En Tribunales, la sensación sigue siendo la misma. La dinámica judicial responde en estos tiempos a reglas diferentes a las de la política. Y son mayoría quienes advierten que Cristina será condenada de forma inexorable. “Vamos a seguir y en las fechas en las que la ley lo marca”, señalan las fuentes judiciales. Y esas fechas tan sensibles tienen vencimiento antes de fin de año.
En la noche del sábado, bajo el agua de los camiones hidrantes y al fragor de los incidentes, Cristina hizo retroceder medio siglo al peronismo. Es un movimiento de casi ochenta años que logró algunos avances sociales innegables, pero que arrió demasiadas veces las banderas de la tolerancia en el altar de la violencia.
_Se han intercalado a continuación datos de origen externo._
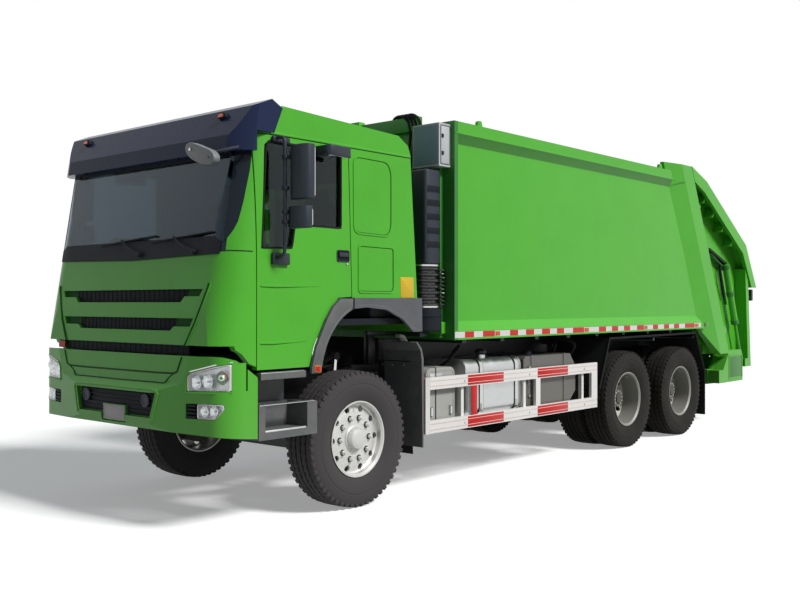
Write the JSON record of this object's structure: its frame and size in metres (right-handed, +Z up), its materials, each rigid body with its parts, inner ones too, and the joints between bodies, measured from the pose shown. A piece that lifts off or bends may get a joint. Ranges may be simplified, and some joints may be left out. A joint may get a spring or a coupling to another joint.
{
  "type": "garbage truck",
  "caption": "Rear-loading compactor truck on a three-axle tilt-cab chassis, with smooth hopper body, raising tailgate, sliding packer and ejector plate.",
  "frame": {"origin": "on the ground, midway between front bumper and tail, on the centre line", "axes": "+X forward, +Y left, +Z up"},
  "size_m": [9.55, 3.06, 3.35],
  "materials": {
    "green_paint": "gloss",
    "dark_green_paint": "satin",
    "chassis_black": "satin",
    "cast_grey": "rough",
    "clear_glass": "polished",
    "grey_plastic": "matt",
    "black_plastic": "matt",
    "tank_aluminium": "satin",
    "white_paint": "satin",
    "box_grey": "satin",
    "rod_chrome": "polished",
    "tyre_rubber": "matt",
    "wheel_steel": "satin"
  },
  "bodies": {
    "chassis": {"frame_rails": "chassis_black", "axles": "chassis_black", "suspension": "chassis_black", "powertrain": "cast_grey", "bumper": "green_paint", "headlamps": "clear_glass", "cab_steps": "grey_plastic", "fuel_tank": "tank_aluminium", "battery_box": "grey_plastic", "hydraulic_tank": "grey_plastic", "silencer": "cast_grey", "side_guards": "white_paint", "rear_mudguards": "black_plastic", "container_floor": "chassis_black", "container_sides": "green_paint", "container_roof": "green_paint", "container_bulkhead": "green_paint", "container_rear_frame": "green_paint", "control_box": "box_grey", "air_intake": "black_plastic"},
    "ejector": {"ejector": "dark_green_paint"},
    "cab": {"cab_floor": "black_plastic", "cab_shell": "green_paint", "cab_roof": "green_paint", "cab_front": "green_paint", "grille": "green_paint", "windscreen": "clear_glass", "visor": "black_plastic", "cab_interior": "black_plastic", "arch_flares": "grey_plastic"},
    "door_left": {"door_panel_left": "green_paint", "door_glass_left": "clear_glass", "door_trim_left": "grey_plastic"},
    "door_right": {"door_panel_right": "green_paint", "door_glass_right": "clear_glass", "door_trim_right": "grey_plastic"},
    "knuckle_left": {"knuckle_left": "chassis_black"},
    "knuckle_right": {"knuckle_right": "chassis_black"},
    "tailgate": {"tailgate_sides": "green_paint", "tailgate_cover": "green_paint", "hopper": "green_paint"},
    "carriage": {"carriage": "green_paint"},
    "packer": {"packer": "dark_green_paint"},
    "lift_barrels": {"lift_barrels": "dark_green_paint"},
    "lift_rods": {"lift_rods": "rod_chrome"},
    "wheel_front_left": {"tyre_front_left": "tyre_rubber", "rim_front_left": "wheel_steel"},
    "wheel_front_right": {"tyre_front_right": "tyre_rubber", "rim_front_right": "wheel_steel"},
    "wheel_rear_1_left": {"tyre_rear_1_left": "tyre_rubber", "rim_rear_1_left": "wheel_steel"},
    "wheel_rear_1_right": {"tyre_rear_1_right": "tyre_rubber", "rim_rear_1_right": "wheel_steel"},
    "wheel_rear_2_left": {"tyre_rear_2_left": "tyre_rubber", "rim_rear_2_left": "wheel_steel"},
    "wheel_rear_2_right": {"tyre_rear_2_right": "tyre_rubber", "rim_rear_2_right": "wheel_steel"}
  },
  "joints": [
    {"name": "cab_tilt", "type": "hinge", "parent": "chassis", "child": "cab", "pos_m": [4.665, 0, 0.88], "axis": [0, 1, 0], "range_deg": [0, 50]},
    {"name": "door_left_hinge", "type": "hinge", "parent": "cab", "child": "door_left", "pos_m": [4.375, 1.208, 1.9], "axis": [0, 0, -1], "range_deg": [0, 70]},
    {"name": "door_right_hinge", "type": "hinge", "parent": "cab", "child": "door_right", "pos_m": [4.375, -1.208, 1.9], "axis": [0, 0, 1], "range_deg": [0, 70]},
    {"name": "steering_left", "type": "hinge", "parent": "chassis", "child": "knuckle_left", "pos_m": [3.275, 0.875, 0.542], "axis": [0, 0, 1], "range_deg": [-35, 35]},
    {"name": "steering_right", "type": "hinge", "parent": "chassis", "child": "knuckle_right", "pos_m": [3.275, -0.875, 0.542], "axis": [0, 0, 1], "range_deg": [-35, 35]},
    {"name": "wheel_front_left_spin", "type": "hinge", "parent": "knuckle_left", "child": "wheel_front_left", "pos_m": [3.275, 0.875, 0.542], "axis": [0, 1, 0], "continuous": true},
    {"name": "wheel_front_right_spin", "type": "hinge", "parent": "knuckle_right", "child": "wheel_front_right", "pos_m": [3.275, -0.875, 0.542], "axis": [0, 1, 0], "continuous": true},
    {"name": "wheel_rear_1_left_spin", "type": "hinge", "parent": "chassis", "child": "wheel_rear_1_left", "pos_m": [-1.05, 0.915, 0.542], "axis": [0, 1, 0], "continuous": true},
    {"name": "wheel_rear_1_right_spin", "type": "hinge", "parent": "chassis", "child": "wheel_rear_1_right", "pos_m": [-1.05, -0.915, 0.542], "axis": [0, 1, 0], "continuous": true},
    {"name": "wheel_rear_2_left_spin", "type": "hinge", "parent": "chassis", "child": "wheel_rear_2_left", "pos_m": [-2.4, 0.915, 0.542], "axis": [0, 1, 0], "continuous": true},
    {"name": "wheel_rear_2_right_spin", "type": "hinge", "parent": "chassis", "child": "wheel_rear_2_right", "pos_m": [-2.4, -0.915, 0.542], "axis": [0, 1, 0], "continuous": true},
    {"name": "ejector_slide", "type": "slide", "parent": "chassis", "child": "ejector", "axis": [-1, 0, 0], "range_m": [0, 3.9]},
    {"name": "tailgate_hinge", "type": "hinge", "parent": "chassis", "child": "tailgate", "pos_m": [-2.525, 0, 3.3], "axis": [0, 1, 0], "range_deg": [0, 85]},
    {"name": "carriage_slide", "type": "slide", "parent": "tailgate", "child": "carriage", "axis": [-0.3759, 0, -0.9267], "range_m": [0, 0.5]},
    {"name": "packer_hinge", "type": "hinge", "parent": "carriage", "child": "packer", "pos_m": [-3.845, 0, 1.597], "axis": [0, 1, 0], "range_deg": [0, 85]},
    {"name": "lift_barrel_hinge", "type": "hinge", "parent": "tailgate", "child": "lift_barrels", "pos_m": [-2.975, 0, 2.85], "axis": [0, 1, 0], "range_deg": [-95.4, 0]},
    {"name": "lift_rod_slide", "type": "slide", "parent": "lift_barrels", "child": "lift_rods", "axis": [-0.4517, 0, -0.8922], "range_m": [0, 0.804]}
  ],
  "couplings": [
    {"joint": "steering_right", "follows": "steering_left", "ratio": 1},
    {"joint": "lift_barrel_hinge", "follows": "tailgate_hinge", "ratio": -1.1107},
    {"joint": "lift_rod_slide", "follows": "tailgate_hinge", "m_per_rad": 0.5286}
  ]
}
Jamás se le ha escuchado al peronismo autocrítica alguna sobre los secuestros y los asesinatos de Montoneros, la mayoría de ellos en plena democracia y con presidentes y una presidenta peronista (Isabel Perón). Nada tampoco Salió a explicar nunca sobre el aparato represivo de la Triple A, ni sobre los acuerdos de sus dirigentes y sindicalistas con militares en 1983 para amnistiar a represores de la dictadura. En esa ocasión, los salvó la derrota.
El cajón que Herminio Iglesias quemó en una campaña electoral, el rechazo peronista a un acuerdo con Chile por el Canal de Beagle o la negativa a integrar la Conadep, que investigó la tragedia de los desaparecidos tampoco mereció siquiera alguna aclaración breve. En un país cuya única política de Estado es la decadencia, el peronismo conserva demasiadas vergüenzas como para erigirse en ejemplo de administración.
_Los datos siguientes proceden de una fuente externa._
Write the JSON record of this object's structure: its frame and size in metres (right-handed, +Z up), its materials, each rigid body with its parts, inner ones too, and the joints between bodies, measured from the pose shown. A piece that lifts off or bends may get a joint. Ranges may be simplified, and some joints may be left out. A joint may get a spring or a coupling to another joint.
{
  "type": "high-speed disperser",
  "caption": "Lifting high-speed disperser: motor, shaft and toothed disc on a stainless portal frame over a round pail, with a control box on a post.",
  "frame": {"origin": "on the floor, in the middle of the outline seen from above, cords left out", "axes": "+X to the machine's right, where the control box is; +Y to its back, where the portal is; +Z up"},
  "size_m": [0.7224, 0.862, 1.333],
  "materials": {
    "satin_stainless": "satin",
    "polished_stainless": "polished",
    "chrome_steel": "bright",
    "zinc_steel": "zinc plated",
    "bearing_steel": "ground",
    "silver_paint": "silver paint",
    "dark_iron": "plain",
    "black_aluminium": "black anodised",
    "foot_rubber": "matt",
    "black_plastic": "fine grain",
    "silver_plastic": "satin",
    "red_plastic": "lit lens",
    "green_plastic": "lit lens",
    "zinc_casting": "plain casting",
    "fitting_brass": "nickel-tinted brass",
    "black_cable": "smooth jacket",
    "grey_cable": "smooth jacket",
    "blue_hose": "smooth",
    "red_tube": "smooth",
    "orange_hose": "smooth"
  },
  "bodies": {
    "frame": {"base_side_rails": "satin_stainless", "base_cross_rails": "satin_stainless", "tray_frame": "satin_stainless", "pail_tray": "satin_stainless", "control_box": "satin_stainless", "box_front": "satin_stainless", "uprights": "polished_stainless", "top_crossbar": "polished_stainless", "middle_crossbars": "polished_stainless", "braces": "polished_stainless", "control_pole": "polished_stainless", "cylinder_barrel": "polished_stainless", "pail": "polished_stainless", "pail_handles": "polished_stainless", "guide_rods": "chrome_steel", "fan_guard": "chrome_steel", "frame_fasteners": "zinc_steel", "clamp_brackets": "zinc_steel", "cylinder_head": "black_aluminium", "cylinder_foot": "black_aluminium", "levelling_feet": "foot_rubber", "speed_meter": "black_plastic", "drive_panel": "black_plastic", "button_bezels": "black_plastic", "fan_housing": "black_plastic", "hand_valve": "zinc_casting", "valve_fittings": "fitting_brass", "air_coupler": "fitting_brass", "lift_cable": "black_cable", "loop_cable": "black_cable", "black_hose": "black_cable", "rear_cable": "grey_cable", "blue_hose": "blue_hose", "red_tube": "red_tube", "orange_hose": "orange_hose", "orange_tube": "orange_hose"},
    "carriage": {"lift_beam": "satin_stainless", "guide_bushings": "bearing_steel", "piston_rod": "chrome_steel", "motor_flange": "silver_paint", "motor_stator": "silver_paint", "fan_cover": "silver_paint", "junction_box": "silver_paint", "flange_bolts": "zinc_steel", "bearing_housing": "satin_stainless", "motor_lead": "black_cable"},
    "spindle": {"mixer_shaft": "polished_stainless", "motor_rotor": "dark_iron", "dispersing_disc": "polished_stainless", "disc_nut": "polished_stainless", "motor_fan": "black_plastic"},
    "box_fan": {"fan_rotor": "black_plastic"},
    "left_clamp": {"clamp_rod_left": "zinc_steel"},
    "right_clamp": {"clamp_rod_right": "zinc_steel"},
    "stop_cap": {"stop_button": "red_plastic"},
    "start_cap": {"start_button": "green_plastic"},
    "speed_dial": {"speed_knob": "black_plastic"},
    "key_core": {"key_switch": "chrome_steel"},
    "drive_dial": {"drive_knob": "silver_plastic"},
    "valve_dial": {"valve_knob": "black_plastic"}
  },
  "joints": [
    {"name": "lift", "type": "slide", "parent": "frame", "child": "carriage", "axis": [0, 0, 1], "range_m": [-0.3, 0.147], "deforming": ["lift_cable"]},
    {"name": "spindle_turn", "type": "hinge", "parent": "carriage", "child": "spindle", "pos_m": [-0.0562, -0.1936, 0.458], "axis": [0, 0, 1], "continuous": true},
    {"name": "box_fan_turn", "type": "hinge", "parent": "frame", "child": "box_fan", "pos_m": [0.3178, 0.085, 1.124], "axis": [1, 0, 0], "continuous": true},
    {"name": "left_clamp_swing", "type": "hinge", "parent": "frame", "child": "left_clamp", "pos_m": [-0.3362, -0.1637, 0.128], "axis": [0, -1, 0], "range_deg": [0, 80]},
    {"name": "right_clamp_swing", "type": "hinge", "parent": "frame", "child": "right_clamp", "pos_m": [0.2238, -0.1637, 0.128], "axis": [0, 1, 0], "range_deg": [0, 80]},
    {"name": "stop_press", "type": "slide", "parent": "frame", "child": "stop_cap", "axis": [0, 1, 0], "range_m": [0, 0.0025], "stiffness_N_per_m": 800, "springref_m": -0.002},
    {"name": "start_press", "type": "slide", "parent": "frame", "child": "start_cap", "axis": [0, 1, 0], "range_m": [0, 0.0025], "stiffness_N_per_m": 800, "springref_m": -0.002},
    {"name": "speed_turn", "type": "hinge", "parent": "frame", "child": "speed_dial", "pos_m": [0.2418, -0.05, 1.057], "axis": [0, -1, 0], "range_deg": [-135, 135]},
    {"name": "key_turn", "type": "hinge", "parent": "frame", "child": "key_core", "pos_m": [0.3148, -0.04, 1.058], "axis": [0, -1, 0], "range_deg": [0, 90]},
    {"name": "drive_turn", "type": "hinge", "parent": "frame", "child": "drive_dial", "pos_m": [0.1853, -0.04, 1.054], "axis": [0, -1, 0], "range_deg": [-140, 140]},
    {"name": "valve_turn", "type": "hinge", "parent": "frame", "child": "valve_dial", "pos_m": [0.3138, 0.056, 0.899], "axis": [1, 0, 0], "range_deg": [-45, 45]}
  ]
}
“Son los doce años del mejor gobierno que tuvo la Argentina en las últimas décadas”, gritó Cristina en la vereda de su casa, como si no estuviera aún al frente de un gobierno que no puede resolver ninguna de las urgencias de una sociedad de rodillas.
La condena judicial que se le aproxima a Cristina seguramente no alcance para que tenga que purgar la pena. Pero sería una circunstancia tremendamente oportuna para que, al menos, pueda recuperar la humildad.